WHAT THE TASK REQUIRES - Provide an exact copy of the lines from the beginning of the records through the line that includes "return node.outputs[0]", and of no others.

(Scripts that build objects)
----

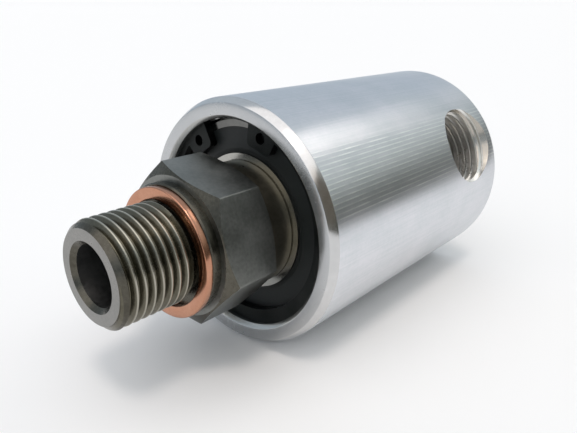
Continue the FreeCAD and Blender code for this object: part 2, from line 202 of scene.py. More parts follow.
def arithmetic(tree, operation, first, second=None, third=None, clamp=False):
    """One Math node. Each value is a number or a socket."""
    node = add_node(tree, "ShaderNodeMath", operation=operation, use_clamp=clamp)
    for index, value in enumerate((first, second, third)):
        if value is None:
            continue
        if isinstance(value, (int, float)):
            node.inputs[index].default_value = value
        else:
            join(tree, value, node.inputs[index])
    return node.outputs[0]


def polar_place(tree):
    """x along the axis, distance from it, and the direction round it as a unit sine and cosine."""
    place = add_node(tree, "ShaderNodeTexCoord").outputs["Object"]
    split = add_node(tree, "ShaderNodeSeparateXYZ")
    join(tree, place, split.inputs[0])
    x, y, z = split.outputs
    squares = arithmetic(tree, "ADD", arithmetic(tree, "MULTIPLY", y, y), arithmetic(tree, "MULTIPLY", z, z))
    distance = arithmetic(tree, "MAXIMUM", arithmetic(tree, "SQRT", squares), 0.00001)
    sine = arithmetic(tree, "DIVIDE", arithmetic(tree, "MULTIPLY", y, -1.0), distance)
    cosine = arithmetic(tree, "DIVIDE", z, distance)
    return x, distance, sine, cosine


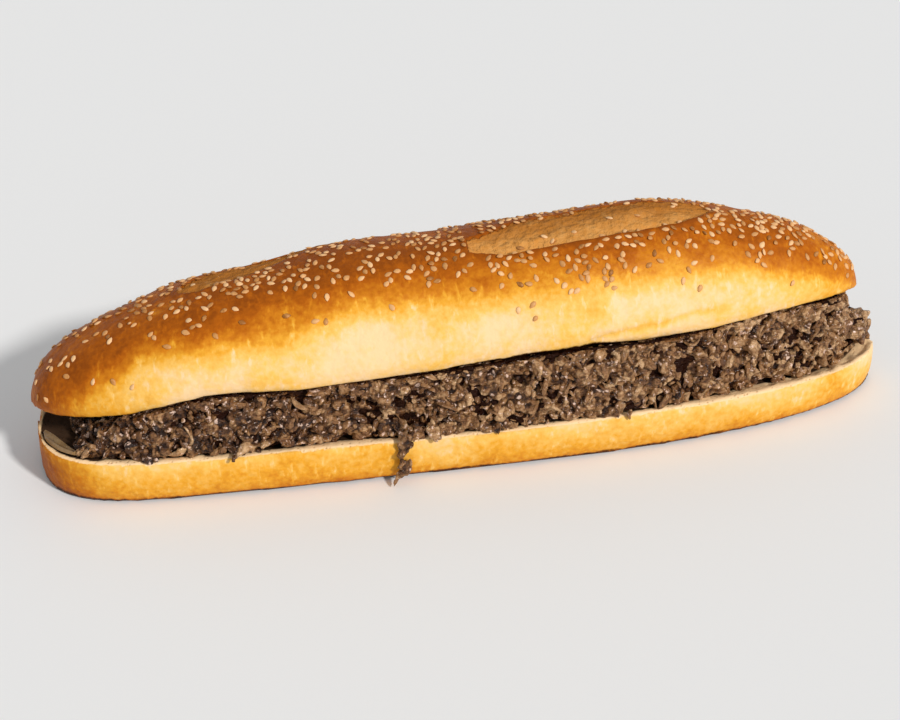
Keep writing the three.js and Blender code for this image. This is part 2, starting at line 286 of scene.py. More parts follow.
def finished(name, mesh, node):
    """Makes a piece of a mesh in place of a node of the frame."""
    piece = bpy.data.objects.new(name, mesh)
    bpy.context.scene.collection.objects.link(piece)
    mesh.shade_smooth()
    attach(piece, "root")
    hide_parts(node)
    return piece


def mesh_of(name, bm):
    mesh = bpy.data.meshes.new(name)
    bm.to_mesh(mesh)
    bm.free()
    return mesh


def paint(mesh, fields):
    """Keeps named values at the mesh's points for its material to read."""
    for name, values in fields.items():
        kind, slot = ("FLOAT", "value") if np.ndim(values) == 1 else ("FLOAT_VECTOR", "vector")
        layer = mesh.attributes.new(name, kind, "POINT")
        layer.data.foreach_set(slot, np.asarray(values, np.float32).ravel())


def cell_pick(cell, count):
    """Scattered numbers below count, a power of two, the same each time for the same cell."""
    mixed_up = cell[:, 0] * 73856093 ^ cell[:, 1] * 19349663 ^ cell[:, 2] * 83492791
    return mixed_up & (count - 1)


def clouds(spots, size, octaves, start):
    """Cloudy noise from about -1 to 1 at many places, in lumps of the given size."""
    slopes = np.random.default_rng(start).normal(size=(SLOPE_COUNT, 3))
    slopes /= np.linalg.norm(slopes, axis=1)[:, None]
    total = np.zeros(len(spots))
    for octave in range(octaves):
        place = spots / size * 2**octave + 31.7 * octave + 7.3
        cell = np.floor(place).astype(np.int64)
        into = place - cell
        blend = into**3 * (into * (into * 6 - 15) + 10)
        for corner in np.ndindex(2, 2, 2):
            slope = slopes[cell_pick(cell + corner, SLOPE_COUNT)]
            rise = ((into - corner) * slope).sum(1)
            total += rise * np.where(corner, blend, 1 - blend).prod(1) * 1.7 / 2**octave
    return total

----

SOLUTION BELOW -
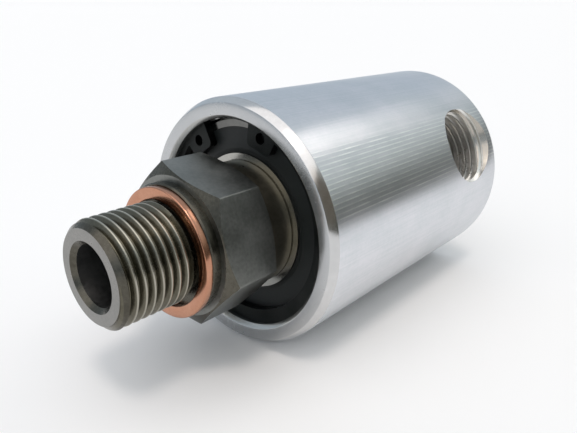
Continue the FreeCAD and Blender code for this object: part 2, from line 202 of scene.py. More parts follow.
def arithmetic(tree, operation, first, second=None, third=None, clamp=False):
    """One Math node. Each value is a number or a socket."""
    node = add_node(tree, "ShaderNodeMath", operation=operation, use_clamp=clamp)
    for index, value in enumerate((first, second, third)):
        if value is None:
            continue
        if isinstance(value, (int, float)):
            node.inputs[index].default_value = value
        else:
            join(tree, value, node.inputs[index])
    return node.outputs[0]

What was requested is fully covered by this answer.